DRONE WARS: Killers, spies? Nah, they're IDEAL for snapping pics of hot models
Face, face... Give beauty, face, face!
Drones have been used for various tasks including killing opponents from afar, spying on enemy combatants or even carrying bomb-disarming kit.
But a group of researchers from MIT and Cornell University have dreamed up a much more peaceful role for the snap-happy autonomous robots.
Boffins have suggested that drones could serve as photographic assistants, working in swarms to shine light into the darkest of areas.
At the International Symposium on Computational Aesthetics in Graphics, Visualization, and Imaging in August, the team will present a small helicopter which can produce an effect called "rim lighting", where only the edge of a subject is lit.
Manohar Srikanth, a postdoc researcher at MIT, said this was notoriously tricky to achieve.
"It's very sensitive to the position of the light," Srikanth says. "If you move the light, say, by a foot, your appearance changes dramatically."
The robot is able to perform quick movements, allowing it to throw exactly the right kind of light from the correct angle.
"If somebody is facing you, the rim you would see is on the edge of the shoulder, but if the subject turns sideways, so that he's looking 90 degrees away from you, then he's exposing his chest to the light, which means that you'll see a much thicker rim light," Srikanth continued. "So in order to compensate for the change in the body, the light has to change its position quite dramatically."
Cleverly, the drone is able to communicate with a camera 20 times a second allow it to compensate for a photographer's movements and move into position.

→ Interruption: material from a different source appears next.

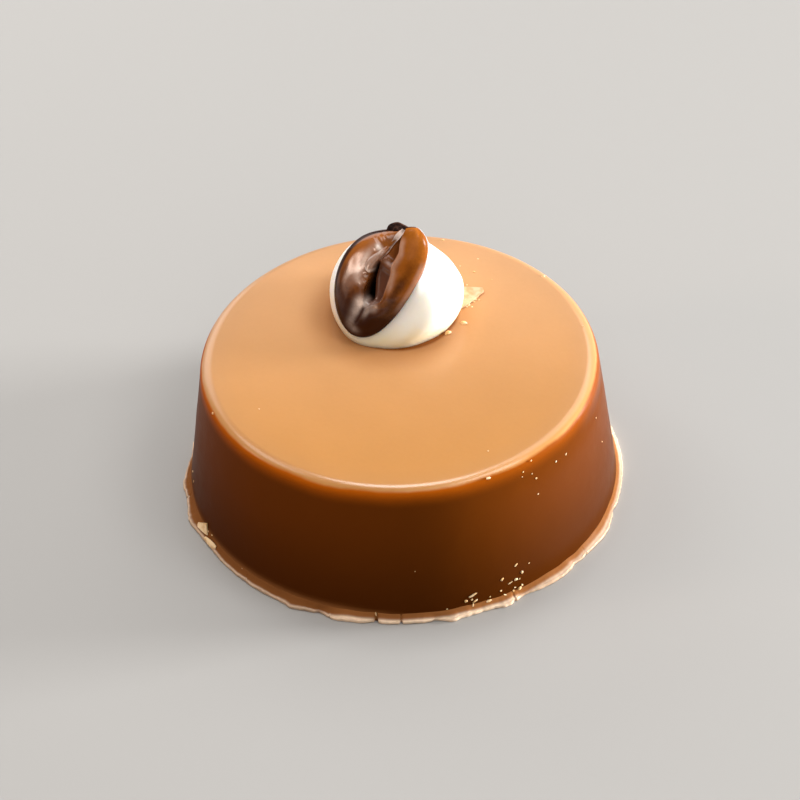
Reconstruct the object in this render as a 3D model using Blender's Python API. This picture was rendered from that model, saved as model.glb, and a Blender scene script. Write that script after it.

This is no easy feat, added Srikanth.
"When we first started looking at it, we thought we'd come up with a very fancy algorithm that looks at the whole silhouette of the subject and tries to figure out the morphological properties, the curve of the edge, and so on and so forth, but it turns out that those calculations are really time-consuming," he continued.
Instead, the algorithm looks for the areas with the largest differences in light brightness, measuring the width between the two to assess the "rim" and then throw the light in the correct configuration.
The drone is not likely to find its way into every-day studios any time soon, but where it could find a use is in motion-capture film studios, although they require pinpoint accuracy.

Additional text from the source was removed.